- _Dataset section_

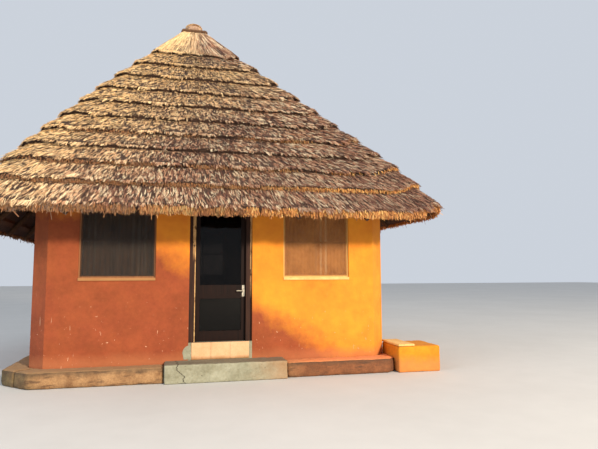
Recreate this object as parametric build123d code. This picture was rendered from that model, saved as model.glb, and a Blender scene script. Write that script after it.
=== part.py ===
from build123d import *
import math
import os

# A thatched one-room hut on a square plan with cut corners.
# X runs along the door side, the door side faces -Y, Z = 0 is the ground
# and the origin is the middle of the walls on the ground. All sizes in mm.

# Walls
WALL_SPAN = 4680
CORNER_CUT = 200
WALL_THICKNESS = 240
LINTEL_HEIGHT = 190

# Plinth round the walls, entry step, floor and the low block at the side
PLINTH_HEIGHT = 200
PLINTH_REACH = 280
STEP_WIDTH = 1540
STEP_SHIFT = 60
STEP_HEIGHT = 235
STEP_REACH = 340
FLOOR_TOP = 450
BLOCK_WIDTH = 620
BLOCK_DEPTH = 600
BLOCK_HEIGHT = 350
BLOCK_GAP = 30
BLOCK_FRONT_REACH = 310
COPING_THICKNESS = 30
COPING_WIDTH = 240

# Doorway, its frame and its glazed leaf
DOORWAY_WIDTH = 830
DOORWAY_HEIGHT = 2000
RISER_TILE_COUNT = 3
RISER_TILE_MARGIN = 40
RISER_TILE_THICKNESS = 10
RISER_TILE_JOINT = 3
DOOR_FRAME_WIDTH = 45
DOOR_FRAME_DEPTH = 90
DOOR_FRAME_RECESS = 40
DOOR_STOP = 35
DOOR_GAP = 5
LEAF_THICKNESS = 40
STILE_WIDTH = 90
TOP_RAIL = 100
LOCK_RAIL = 180
LOCK_RAIL_HEIGHT = 560
BOTTOM_RAIL = 130
GLASS_THICKNESS = 4
GLASS_GROOVE = 8
HINGE_RADIUS = 7
HINGE_PIN_RADIUS = 4
HINGE_PLATE = 2.5
HINGE_PLATE_WIDTH = 30
HINGE_KNUCKLE = 45
HINGE_INSET = 220
HINGE_STAND_OFF = 8
RUNNING_GAP = 0.3
HANDLE_HEIGHT = 660
HANDLE_PLATE_WIDTH = 36
HANDLE_PLATE_HEIGHT = 150
HANDLE_PLATE_THICKNESS = 3
HANDLE_ROSE = 12
HANDLE_NECK = 38
HANDLE_BAR_RADIUS = 8
HANDLE_BAR_LENGTH = 95
HANDLE_EDGE = 60

# Windows
WINDOW_WIDTH = 935
WINDOW_HEIGHT = 1000
WINDOW_SILL_TOP = 1290
WINDOW_OFFSET = 1310
SILL_THICKNESS = 35
SILL_PROUD = 15
WINDOW_RECESS = 25
WINDOW_FRAME = 32
WINDOW_FRAME_DEPTH = 50
MULLION = 26
TRANSOM = 30
BAR_DEPTH = 30
TRANSOM_HEIGHT = 480
ROD_RADIUS = 8
ROD_DROP = 60
ROD_BEHIND_FRAME = 80
CURTAIN_THICKNESS = 36
CURTAIN_SIDE_GAP = 12
CURTAIN_FOOT_GAP = 25

# Roof timbers
PLATE_WIDTH = 120
PLATE_HEIGHT = 100
RAFTER_RADIUS = 35
HIP_RADIUS = 42
RAFTER_SEAT = 24
RAFTER_TOP_SHARE = 0.2
RAFTER_FOOT_SHARE = 0.985
BATTEN_WIDTH = 45
BATTEN_THICKNESS = 25
BATTEN_BELOW_COURSE = 68
HUB_RADIUS = 95
HUB_HEIGHT = 330
HUB_DROP = 150

# Thatch: straight lines fall from one peak over the level wall plate
PEAK_HEIGHT = 5845
PEAK_SHIFT = -340
PEAK_THATCH = 350
EAVE_THATCH = 250
THATCH_BULGE = 38
THATCH_LEAN = -85
EAVE_DROP = 120
EAVE_BEND_SHARE = 0.85
EAVE_OVERHANG = 690
EAVE_CORNER_RADIUS = 700
COURSE_COUNT = 10
COURSE_TAPER = 0.04
CAP_SHARE = 0.224
COURSE_STEP = 92
BUTT_LEAN = 46
STRAIGHT_FACETS = 5
CORNER_FACETS = 5
RING_SHARE = 0.066
RING_WIDTH = 56
RING_RISE = 45
KNOB_RADIUS = 150
KNOB_FOOT_RADIUS = 120
KNOB_CROWN_RADIUS = 75
KNOB_HEIGHT = 155
KNOB_WAIST = 50
KNOB_SHOULDER = 120
KNOB_SINK = 150

HALF = WALL_SPAN / 2
FOLD = HALF - CORNER_CUT
DOORWAY_TOP = FLOOR_TOP + DOORWAY_HEIGHT
WALL_TOP = DOORWAY_TOP + LINTEL_HEIGHT
PLATE_TOP = WALL_TOP + PLATE_HEIGHT

os.makedirs("parts", exist_ok=True)


def save(shape, name):
    export_step(shape, f"parts/{name}.step")


def box(x0, x1, y0, y1, z0, z1):
    """A box given by its two faces on each axis."""
    size = (x1 - x0, y1 - y0, z1 - z0)
    middle = ((x0 + x1) / 2, (y0 + y1) / 2, (z0 + z1) / 2)
    return Pos(*middle) * Box(*size)


def rod(start, end, radius):
    """A round bar between two points."""
    axis = Vector(*end) - Vector(*start)
    plane = Plane(origin=start, z_dir=axis)
    return extrude(plane * Circle(radius), axis.length)


def prism(points, z0, z1):
    """A plan outline raised from z0 to z1."""
    face = make_face(Polyline(*points, close=True))
    return Pos(0, 0, z0) * extrude(face, z1 - z0)


def cut_square(inset):
    """The corners of the wall outline moved inwards, front right corner first."""
    half = HALF - inset
    fold = FOLD - inset * (math.sqrt(2) - 1)
    first = [(fold, -half), (half, -fold)]
    points = []
    for turn in range(4):
        angle = math.radians(90 * turn)
        c, s = round(math.cos(angle)), round(math.sin(angle))
        points += [(x * c - y * s, x * s + y * c) for x, y in first]
    return points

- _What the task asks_
Quote the entire listing above exactly.

- _Right answer_
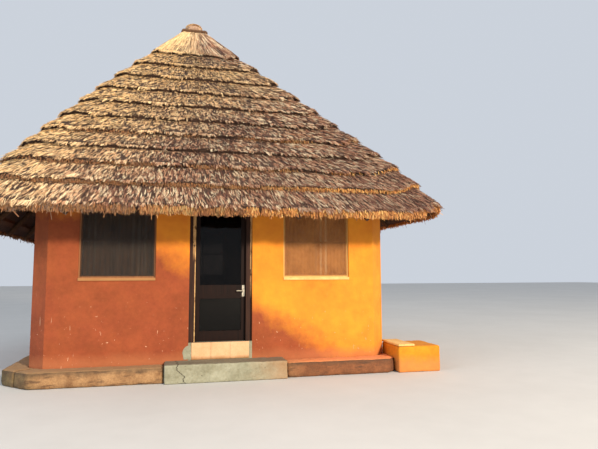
Recreate this object as parametric build123d code. This picture was rendered from that model, saved as model.glb, and a Blender scene script. Write that script after it.
=== part.py ===
from build123d import *
import math
import os

# A thatched one-room hut on a square plan with cut corners.
# X runs along the door side, the door side faces -Y, Z = 0 is the ground
# and the origin is the middle of the walls on the ground. All sizes in mm.

# Walls
WALL_SPAN = 4680
CORNER_CUT = 200
WALL_THICKNESS = 240
LINTEL_HEIGHT = 190

# Plinth round the walls, entry step, floor and the low block at the side
PLINTH_HEIGHT = 200
PLINTH_REACH = 280
STEP_WIDTH = 1540
STEP_SHIFT = 60
STEP_HEIGHT = 235
STEP_REACH = 340
FLOOR_TOP = 450
BLOCK_WIDTH = 620
BLOCK_DEPTH = 600
BLOCK_HEIGHT = 350
BLOCK_GAP = 30
BLOCK_FRONT_REACH = 310
COPING_THICKNESS = 30
COPING_WIDTH = 240

# Doorway, its frame and its glazed leaf
DOORWAY_WIDTH = 830
DOORWAY_HEIGHT = 2000
RISER_TILE_COUNT = 3
RISER_TILE_MARGIN = 40
RISER_TILE_THICKNESS = 10
RISER_TILE_JOINT = 3
DOOR_FRAME_WIDTH = 45
DOOR_FRAME_DEPTH = 90
DOOR_FRAME_RECESS = 40
DOOR_STOP = 35
DOOR_GAP = 5
LEAF_THICKNESS = 40
STILE_WIDTH = 90
TOP_RAIL = 100
LOCK_RAIL = 180
LOCK_RAIL_HEIGHT = 560
BOTTOM_RAIL = 130
GLASS_THICKNESS = 4
GLASS_GROOVE = 8
HINGE_RADIUS = 7
HINGE_PIN_RADIUS = 4
HINGE_PLATE = 2.5
HINGE_PLATE_WIDTH = 30
HINGE_KNUCKLE = 45
HINGE_INSET = 220
HINGE_STAND_OFF = 8
RUNNING_GAP = 0.3
HANDLE_HEIGHT = 660
HANDLE_PLATE_WIDTH = 36
HANDLE_PLATE_HEIGHT = 150
HANDLE_PLATE_THICKNESS = 3
HANDLE_ROSE = 12
HANDLE_NECK = 38
HANDLE_BAR_RADIUS = 8
HANDLE_BAR_LENGTH = 95
HANDLE_EDGE = 60

# Windows
WINDOW_WIDTH = 935
WINDOW_HEIGHT = 1000
WINDOW_SILL_TOP = 1290
WINDOW_OFFSET = 1310
SILL_THICKNESS = 35
SILL_PROUD = 15
WINDOW_RECESS = 25
WINDOW_FRAME = 32
WINDOW_FRAME_DEPTH = 50
MULLION = 26
TRANSOM = 30
BAR_DEPTH = 30
TRANSOM_HEIGHT = 480
ROD_RADIUS = 8
ROD_DROP = 60
ROD_BEHIND_FRAME = 80
CURTAIN_THICKNESS = 36
CURTAIN_SIDE_GAP = 12
CURTAIN_FOOT_GAP = 25

# Roof timbers
PLATE_WIDTH = 120
PLATE_HEIGHT = 100
RAFTER_RADIUS = 35
HIP_RADIUS = 42
RAFTER_SEAT = 24
RAFTER_TOP_SHARE = 0.2
RAFTER_FOOT_SHARE = 0.985
BATTEN_WIDTH = 45
BATTEN_THICKNESS = 25
BATTEN_BELOW_COURSE = 68
HUB_RADIUS = 95
HUB_HEIGHT = 330
HUB_DROP = 150

# Thatch: straight lines fall from one peak over the level wall plate
PEAK_HEIGHT = 5845
PEAK_SHIFT = -340
PEAK_THATCH = 350
EAVE_THATCH = 250
THATCH_BULGE = 38
THATCH_LEAN = -85
EAVE_DROP = 120
EAVE_BEND_SHARE = 0.85
EAVE_OVERHANG = 690
EAVE_CORNER_RADIUS = 700
COURSE_COUNT = 10
COURSE_TAPER = 0.04
CAP_SHARE = 0.224
COURSE_STEP = 92
BUTT_LEAN = 46
STRAIGHT_FACETS = 5
CORNER_FACETS = 5
RING_SHARE = 0.066
RING_WIDTH = 56
RING_RISE = 45
KNOB_RADIUS = 150
KNOB_FOOT_RADIUS = 120
KNOB_CROWN_RADIUS = 75
KNOB_HEIGHT = 155
KNOB_WAIST = 50
KNOB_SHOULDER = 120
KNOB_SINK = 150

HALF = WALL_SPAN / 2
FOLD = HALF - CORNER_CUT
DOORWAY_TOP = FLOOR_TOP + DOORWAY_HEIGHT
WALL_TOP = DOORWAY_TOP + LINTEL_HEIGHT
PLATE_TOP = WALL_TOP + PLATE_HEIGHT

os.makedirs("parts", exist_ok=True)


def save(shape, name):
    export_step(shape, f"parts/{name}.step")


def box(x0, x1, y0, y1, z0, z1):
    """A box given by its two faces on each axis."""
    size = (x1 - x0, y1 - y0, z1 - z0)
    middle = ((x0 + x1) / 2, (y0 + y1) / 2, (z0 + z1) / 2)
    return Pos(*middle) * Box(*size)


def rod(start, end, radius):
    """A round bar between two points."""
    axis = Vector(*end) - Vector(*start)
    plane = Plane(origin=start, z_dir=axis)
    return extrude(plane * Circle(radius), axis.length)


def prism(points, z0, z1):
    """A plan outline raised from z0 to z1."""
    face = make_face(Polyline(*points, close=True))
    return Pos(0, 0, z0) * extrude(face, z1 - z0)


def cut_square(inset):
    """The corners of the wall outline moved inwards, front right corner first."""
    half = HALF - inset
    fold = FOLD - inset * (math.sqrt(2) - 1)
    first = [(fold, -half), (half, -fold)]
    points = []
    for turn in range(4):
        angle = math.radians(90 * turn)
        c, s = round(math.cos(angle)), round(math.sin(angle))
        points += [(x * c - y * s, x * s + y * c) for x, y in first]
    return points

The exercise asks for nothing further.